Geelani believes that Jama’at was growing into a political force to reckon with and the so-called ‘secular’ forces in Kashmir feared its rising popularity.

“The Shiekh Abdullah led government was equally responsible for the carnage,” Geelani says.

Government response and police inaction:       

The victims believe that the government did nothing to take control of the situation and had there been a timely intervention from the police and the administration things would have not taken such a violent turn.

Petty political interests kept the state government from taking any measures either before the riots or after. (Source: Waadi-e-Pur-Khaar, by Qari Saifuddin). Qari further writes in his book that the then Chief Minister, Sheikh Muhammad Abdullah, was made aware of the situation by Geelani in the ongoing session of the Legislative Assembly in Jammu.

“The CM was made aware that Christians and Ahmadiyyas were also being targeted by the unruly mobs, along with the Jama’at cadre and the sympathisers,” writes Qari, “Geelani impressed upon the CM to visit Kashmir as soon as possible; however, he delayed his visit to the time when riots had completely gone off hand.”

Qari maintains that he was very disappointed with the then IGP, Kashmir, who had assured them of immediate action but his assurances proved out to be mere utterances.

The Jama’at members still feel that the government became a partner in crime for not acting in the way they should have.

The Jamaat response and the political implications:     

Funeral of Zulifkar Ali Bhutto inside central jail Rawalpindi.
Funeral of Zulifkar Ali Bhutto inside central jail Rawalpindi.

Not much has been written or documented about the incident and the after-effects of it, but the oral history suggests that the response by Jama’at had been very dignified to say the least.
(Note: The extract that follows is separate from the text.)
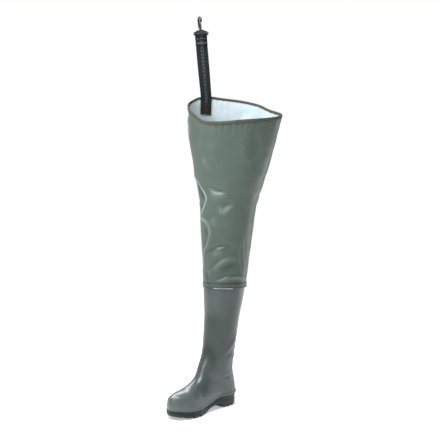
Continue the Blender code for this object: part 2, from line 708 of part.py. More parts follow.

Jama’at members suggest that the then Jama’at Advisory Council headed by the Chief, Maulana Saaduddin Tarbali, announced a general amnesty for the rioters and withdrawal of all FIR’s against them.

“I was a college student and I clearly remember the announcement of the general amnesty at a Jama’at convention,” says Dr Hameed Fayaz, present Secretary-General of Jama’at-e-Islami Kashmir.

Following the riots the Jama’at cadre, while rebuilding their own shattered lives, also helped the people, without any affiliation to Jama’at, who had been caught into the arson, the social observers say.

The magnanimity shown by the Jama’at took some time to sink in and when it did the general perception, among some sections of the society, of the Jama’at being anti-Islam started to change drastically.

“When my house was gutted during an encounter in the ’90s, the same people who looted Jama’at households went out of their way to rebuild my house,” Kumar says, “I have come to the conclusion that these people were misled into believing that Jama’ati’s were a threat to Islam.”

The change of heart towards the Jama’at was instrumental in shaping up the political landscape of Kashmir. A senior journalist comments, “Jama’at would have had a sizeable stake in the 1987 elections, which the rigging ensured did not happen.”

The overwhelming pro-Jama’at sentiment that kept growing after 1979 had a major role to play in the quantum of armed struggle Kashmir witnessed, says the journalist. Rest is history.